​Energy generation: can we really compare the costs?

​Energy generation: can we really compare the costs?

The range of energy production technologies has never been greater. From nuclear to solar, from fossil fuels to geothermal, today's communities have a real choice in how their electricity is generated. But how do they work out which is the most cost-efficient method of making power?

No simple solution

The truth is that there is no perfect model; as this article from the United States Energy Information Agency (EIA) points out, the "simple metrics", whilst easy to understand, may not adequately do the job.

The article looks at the Levelized Cost of Energy (LCOE) as a common measure used to determine the actual cost of power generation, pointing out that LCOE should not be confused with Power Purchase Agreements (PPA).

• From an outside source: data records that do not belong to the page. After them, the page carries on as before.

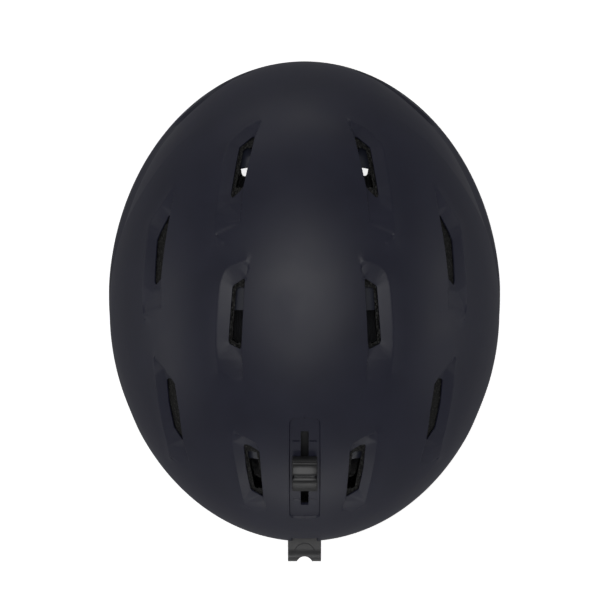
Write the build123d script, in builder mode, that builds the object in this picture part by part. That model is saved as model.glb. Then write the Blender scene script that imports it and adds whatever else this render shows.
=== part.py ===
"""Ski helmet: hybrid hard shell, sliding vent shutters, foam liner, fit dial, ear pads and chin strap.

Millimetres. +Z is up, the wearer faces -Y and the wearer's left is +X. z = 0 is the table the helmet
stands on by its ear pads. The widest level of the shell, the equator, is EQUATOR above the table.
Most shapes are layers of one egg: an ellipsoid with a deeper lower half.
"""

import os
from math import atan2, cos, degrees, radians, sin

from build123d import *

os.makedirs("parts", exist_ok=True)

# ---------------------------------------------------------------- driving dimensions
SHELL_LENGTH = 275.0
SHELL_WIDTH = 225.0
CROWN = 115.0  # crown above the equator
SKIRT = 170.0  # semi-axis of the lower half, which makes the sides tuck in slowly
EQUATOR = 115.0
CLIP_REACH = 13.0  # how far the goggle clip stands out behind the shell
CENTRE_Y = -CLIP_REACH / 2  # puts the whole helmet's box on the origin
CENTRE = Vector(0, CENTRE_Y, EQUATOR)

UPPER_WALL = 2.6
LOWER_FACE = 1.2  # the lower shell's face lies this far inside the upper shell's
LOWER_WALL_IN = 4.7
FOAM_FACE = 2.8
FOAM_FACE_LOW = 4.9
LIP = 9.0
FLANGE = 8.0

# The foam's inside, a smaller egg.
CAVITY = (85.0, 106.0, 90.0, 130.0)

# Side-view lines, (y from the shell's centre, z from the equator), front to back.
EDGE = [(-160, -12), (-100, -12), (-62, -34), (-42, -37), (-20, -25), (28, -25), (60, -42), (95, -52), (160, -52)]
PARTING = [(-160, 14), (-130, 22), (-112, 29), (-88, 24), (-60, 26), (-30, 24), (5, 8), (45, 4), (85, -4), (160, -10)]

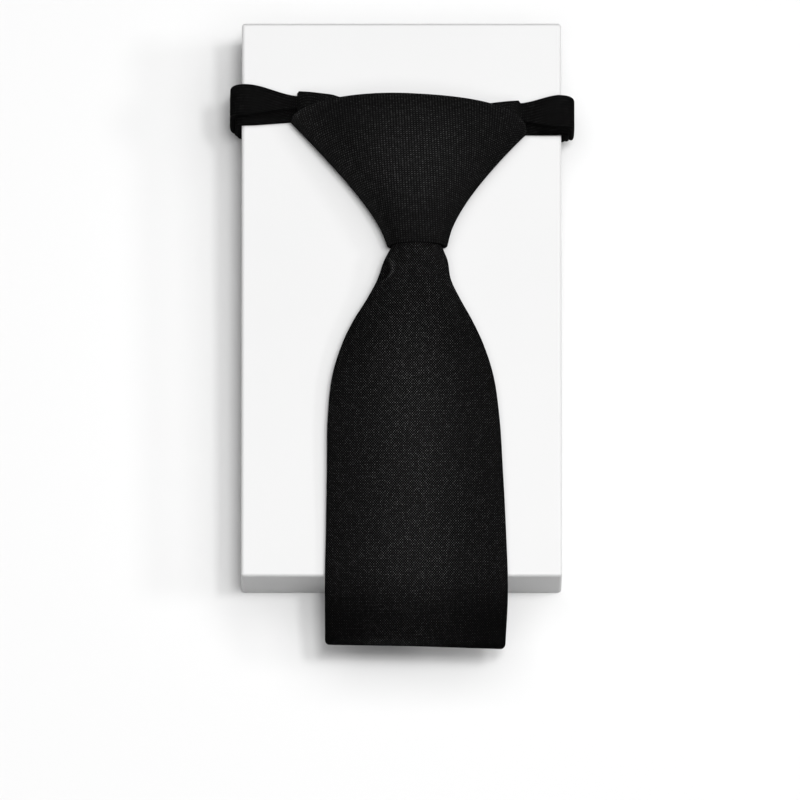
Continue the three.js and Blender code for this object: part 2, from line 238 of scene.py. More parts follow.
lacquer, lacquer_shader, block_place = material(
    "white_satin_lacquer", {"Specular IOR Level": LACQUER_SHINE},
)
peel = block_place.node("ShaderNodeTexNoise", i0=block_place, **LACQUER_PEEL)
clouds = block_place.node("ShaderNodeTexNoise", i0=block_place, **LACQUER_CLOUDS)
sprayed = block_place.node(
    "ShaderNodeMix", {"data_type": "RGBA"}, out=2, i0=clouds, i6=LACQUER_LOW, i7=LACQUER_HIGH,
)
# The end faces' painted shade is mixed into the lacquer's colour.
end_shade_share = block_place.node("ShaderNodeAttribute", {"attribute_name": "painted_end_shade"}, out=2)
tone = block_place.node(
    "ShaderNodeMix", {"data_type": "RGBA"}, out=2, i0=end_shade_share, i6=sprayed, i7=END_SHADE_TONE,
)
roughness = LACQUER_ROUGHNESS + clouds * LACQUER_CLOUDED
peeled = block_place.node("ShaderNodeBump", Height=peel, **PEEL_RELIEF)
lacquer.node_tree.links.new(tone.source, lacquer_shader.inputs["Base Color"])
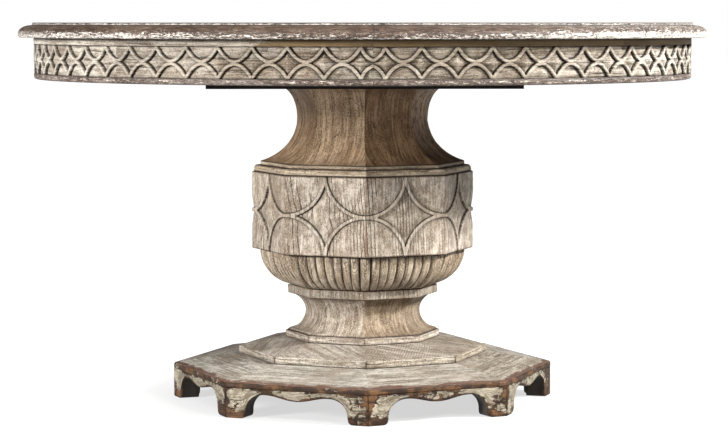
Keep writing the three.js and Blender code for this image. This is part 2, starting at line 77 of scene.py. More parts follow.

"Levelized cost of energy (LCOE), one common metric for cost comparisons across projects and technologies, considers a plant’s expected lifetime and operation cycle and amortizes those costs over an assumed financial lifetime. Because LCOEs do not include contractual terms on price, duration, or price inflators, they should not be directly compared with other prices such as power purchase agreements. Power purchase agreements may involve project- or corporate-specific finance terms, reflect differing contract terms with the power purchaser, or reflect the value rather than the cost of the energy."


Another key issue that cost comparisons need to overcome is the different nature of the energy being produced, particularly the 'dispatchability' of the power. Nuclear and fossil fuel power plants are 'dispatchable', but solar and wind, for instance, are not.

"Different generation technologies also operate in different ways: some are dispatchable, or can be scheduled, while others are dependent on energy sources, such as wind and solar, that are available intermittently."

The Levelized Avoided Cost of Energy

Rounding off our journey through energy generation cost comparisons, the article introduces the concept of the Levelized Avoided Cost of Energy (LACE). Essentially, "LACE reflects the cost that would be incurred to provide the same supply to the system if new capacity using a specific technology were not added and used." Only once LACE exceeds LCOE are most power plants considered economically feasible.

Whilst the article doesn't draw any specific conclusions, it does conclude that many cost-comparison models lack clarity, suggesting of course that the EIA's might be among the best!